* EXERCISE BRIEF *
Repeat the listing in full, word for word.
** Start of MATERIAL PROVIDED **
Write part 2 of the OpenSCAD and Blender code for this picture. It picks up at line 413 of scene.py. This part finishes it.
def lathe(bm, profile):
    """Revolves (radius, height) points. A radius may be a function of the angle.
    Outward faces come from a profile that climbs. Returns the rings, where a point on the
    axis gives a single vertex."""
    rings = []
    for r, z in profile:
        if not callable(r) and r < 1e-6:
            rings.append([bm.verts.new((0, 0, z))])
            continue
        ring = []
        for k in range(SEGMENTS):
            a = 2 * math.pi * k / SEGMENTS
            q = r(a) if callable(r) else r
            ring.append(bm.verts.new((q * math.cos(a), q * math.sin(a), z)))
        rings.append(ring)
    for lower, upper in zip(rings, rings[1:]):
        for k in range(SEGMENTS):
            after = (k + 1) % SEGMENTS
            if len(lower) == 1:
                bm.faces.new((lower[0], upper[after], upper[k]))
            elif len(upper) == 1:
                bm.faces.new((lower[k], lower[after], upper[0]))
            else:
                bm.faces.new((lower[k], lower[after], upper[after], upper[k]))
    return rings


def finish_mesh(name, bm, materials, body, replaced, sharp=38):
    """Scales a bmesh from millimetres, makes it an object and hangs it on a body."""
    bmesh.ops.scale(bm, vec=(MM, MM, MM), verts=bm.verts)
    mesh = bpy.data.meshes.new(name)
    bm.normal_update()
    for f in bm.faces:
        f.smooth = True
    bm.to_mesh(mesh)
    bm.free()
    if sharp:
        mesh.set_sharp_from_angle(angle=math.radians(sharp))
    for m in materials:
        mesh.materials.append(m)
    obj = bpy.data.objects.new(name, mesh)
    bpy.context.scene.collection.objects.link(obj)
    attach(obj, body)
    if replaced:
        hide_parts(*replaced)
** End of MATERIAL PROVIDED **
* THE COMPLETED TASK *
Write part 2 of the OpenSCAD and Blender code for this picture. It picks up at line 413 of scene.py. This part finishes it.
def lathe(bm, profile):
    """Revolves (radius, height) points. A radius may be a function of the angle.
    Outward faces come from a profile that climbs. Returns the rings, where a point on the
    axis gives a single vertex."""
    rings = []
    for r, z in profile:
        if not callable(r) and r < 1e-6:
            rings.append([bm.verts.new((0, 0, z))])
            continue
        ring = []
        for k in range(SEGMENTS):
            a = 2 * math.pi * k / SEGMENTS
            q = r(a) if callable(r) else r
            ring.append(bm.verts.new((q * math.cos(a), q * math.sin(a), z)))
        rings.append(ring)
    for lower, upper in zip(rings, rings[1:]):
        for k in range(SEGMENTS):
            after = (k + 1) % SEGMENTS
            if len(lower) == 1:
                bm.faces.new((lower[0], upper[after], upper[k]))
            elif len(upper) == 1:
                bm.faces.new((lower[k], lower[after], upper[0]))
            else:
                bm.faces.new((lower[k], lower[after], upper[after], upper[k]))
    return rings


def finish_mesh(name, bm, materials, body, replaced, sharp=38):
    """Scales a bmesh from millimetres, makes it an object and hangs it on a body."""
    bmesh.ops.scale(bm, vec=(MM, MM, MM), verts=bm.verts)
    mesh = bpy.data.meshes.new(name)
    bm.normal_update()
    for f in bm.faces:
        f.smooth = True
    bm.to_mesh(mesh)
    bm.free()
    if sharp:
        mesh.set_sharp_from_angle(angle=math.radians(sharp))
    for m in materials:
        mesh.materials.append(m)
    obj = bpy.data.objects.new(name, mesh)
    bpy.context.scene.collection.objects.link(obj)
    attach(obj, body)
    if replaced:
        hide_parts(*replaced)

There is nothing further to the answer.